2.12. De looptijd van de regeling van de heer [verzoeker] is dus achttien maanden eerder ingegaan voor de fixeringsdatum. De looptijd van de regeling verstrijkt op 25 september 2025. Verder geldt dat de bewindvoerder nu pas kan starten met zijn taken. Hierdoor is het van belang dat de heer [verzoeker] ook na de fixeringsdatum verplicht blijft om mee te werken aan de afwikkeling. Hij is ook verplicht om daarvoor informatie aan de bewindvoerder aan te leveren. Tot de boedel behorende goederen moeten nog worden afgedragen. Na de materiële looptijd geldt er geen inspanningsverplichting (art. 288 Fw) en ook geen verplichting om inkomsten boven het vtlb af te dragen (art. 295 Fw).
3 De beslissing
De rechtbank:
- spreekt de toepassing van de wettelijke schuldsaneringsregeling uit ten aanzien van:
[verzoeker], geboren op [geboortedatum] -1980 te [geboorteplaats] , wonende te [adres] , [postcode] [woonplaats] ;
- benoemt tot rechter-commissaris mr. M. Aukema
en tot bewindvoerder N. Pavljasevic, gevestigd te Postbus 136, 2990 AC Barendrecht;
-
stelt de ingangsdatum van de schuldsaneringsregeling vast op 25 maart 2024 en de einddatum op 25 september 2025;
-
draagt de bewindvoerder op de post van de heer [verzoeker] in te zien;
-
bepaalt dat er na de einddatum van de looptijd een medewerkingsplicht en een informatieplicht geldt tot het verbindend worden van de slotuitdelingslijst;
-
stelt de datum van de verificatievergadering vast op 18 november 2025;
-
draagt de bewindvoerder op om – in afwijking van art. 351a Fw – uiterlijk binnen vijf maanden na de datum van dit vonnis eindverslag uit te brengen;
-
bepaalt dat de bewindvoerder een voorschot op de vergoeding mag nemen volgens het Besluit vergoeding bewindvoerder schuldsanering. Dit kan alleen
voor zover de boedel toereikend is.
Dit is de beslissing van mr. M. Aukema, rechter, in samenwerking met S.R.L.T. Peek, griffier. Deze beslissing is in het openbaar uitgesproken op 24 september 2025.
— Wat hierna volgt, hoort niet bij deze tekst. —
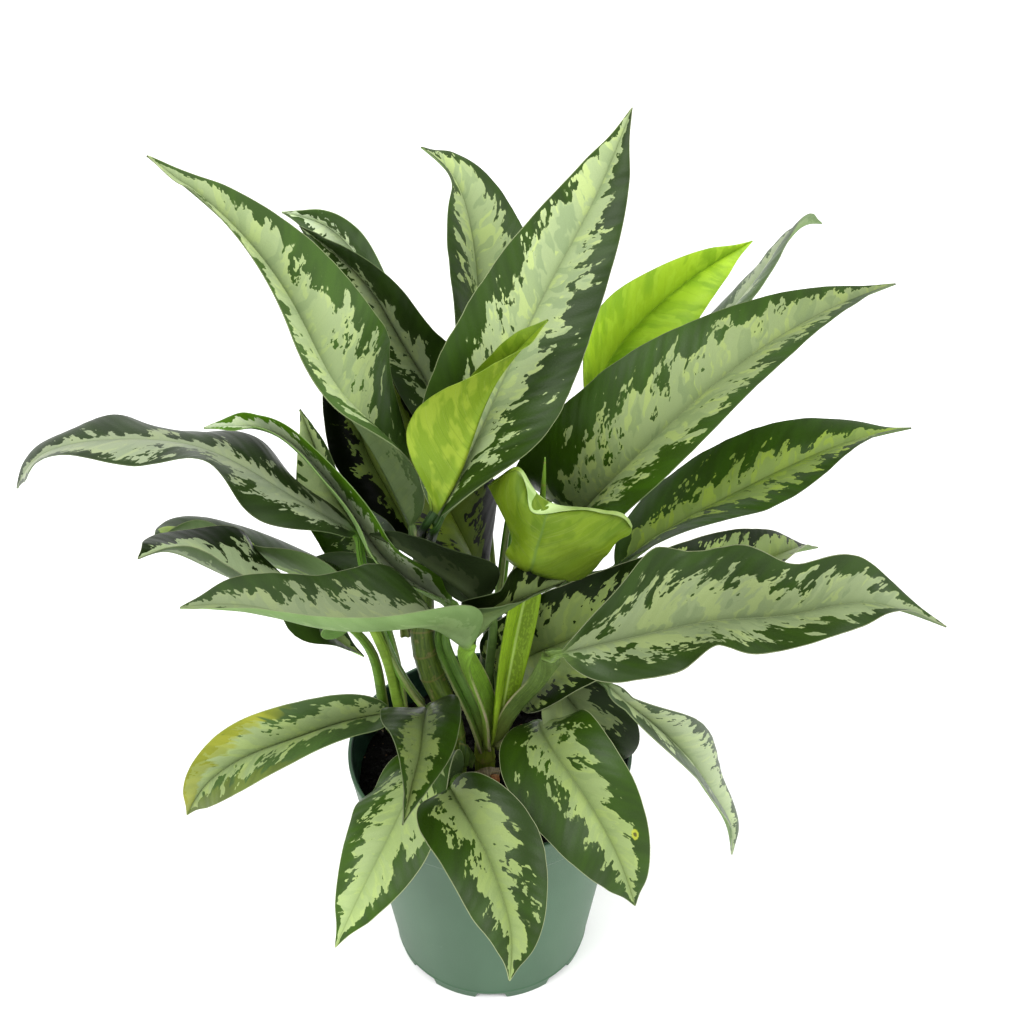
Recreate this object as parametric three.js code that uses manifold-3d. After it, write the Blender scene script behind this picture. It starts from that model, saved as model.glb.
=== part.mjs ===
// Potted chinese evergreen (Aglaonema with silver-centred leaves) in a plain round nursery pot.
// Millimetres, +Z up. Origin: the middle of the pot's flat foot pad, on the surface the pot stands on.
// -Y is the front, +X is the right-hand side seen from the front.
import * as THREE from "three";
import { mergeVertices } from "three/addons/utils/BufferGeometryUtils.js";
import Module from "manifold-3d";

// ---- driving dimensions -------------------------------------------------
const POT_HEIGHT = 143.8; // foot to top of rim
const RIM_RADIUS = 76; // outside of the rim, a 6 inch pot
const FOOT_RADIUS = 53.7; // outside of the foot ring
const WALL = 1.6;
const RIM_BAND = 19; // height of the slightly thicker band under the rim
const RIM_STEP = 0.5; // how far that band stands out
const FLOOR_UNDER = 4; // underside of the pot's floor
const FLOOR_TOP = 6;
const PAD_RADIUS = 13; // flat pad in the middle of the underside, level with the foot ring
const FOOT_WALL = 2.3;
const NOTCHES = 8; // drainage notches round the foot ring
const NOTCH_WIDTH = 18;
const NOTCH_HEIGHT = 3.5;
const DRAIN_HOLES = 8;
const DRAIN_RADIUS = 3.5;
const DRAIN_CIRCLE = 38;
const POT_SEGMENTS = 48;
const SOIL_TOP = 125;
const SOIL_SEGMENTS = 40;
const GAP = 0.35; // between touching pieces
const PETIOLE_HALF_WIDTH = 2.2; // where a petiole meets its blade
const BLADE_THICK = [3.2, 1.5, 0.8]; // midrib thickness at the blade's base, middle and tip
const BLADE_STATIONS = [0, 0.04, 0.1, 0.18, 0.28, 0.39, 0.5, 0.61, 0.72, 0.82, 0.9, 0.96, 1];
const UPPER_SHARE = 0.3; // part of the thickness that lies above the midrib's line
const PETIOLE_STATIONS = 5;
const SECTION = [-1, -0.55, 0, 0.55, 1]; // positions across a blade, edge to edge
const NET_SECTION = [-1, -0.78, -0.55, -0.38, -0.22, 0, 0.25, 0.5, 0.75, 1]; // the same for a blade laid over a net
const STEM_SIDES = 10;

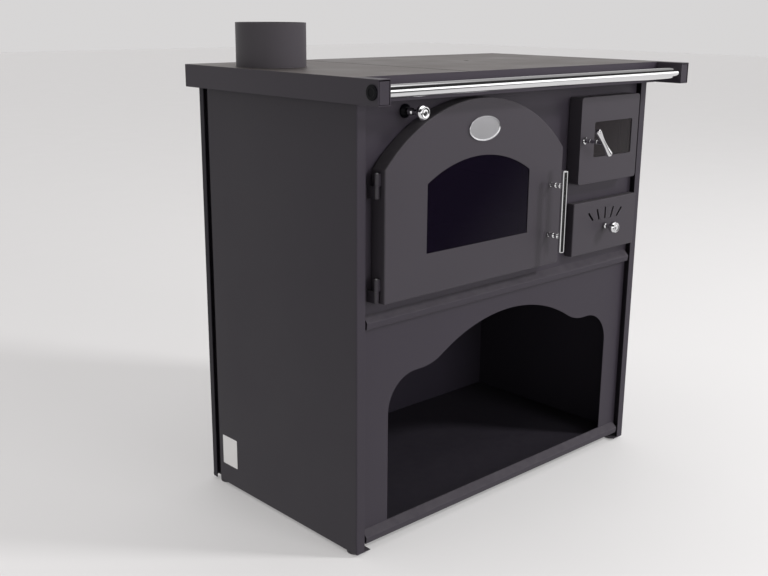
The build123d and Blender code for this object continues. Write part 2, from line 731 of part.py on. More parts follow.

Tegen deze uitspraak kan degene aan wie de Faillissementswet dat recht toekent, gedurende acht dagen na de dag van deze uitspraak, hoger beroep instellen. Het hoger beroep kan uitsluitend door een advocaat worden ingesteld bij een verzoekschrift, in te dienen ter griffie van het gerechtshof dat van deze zaak kennis moet nemen.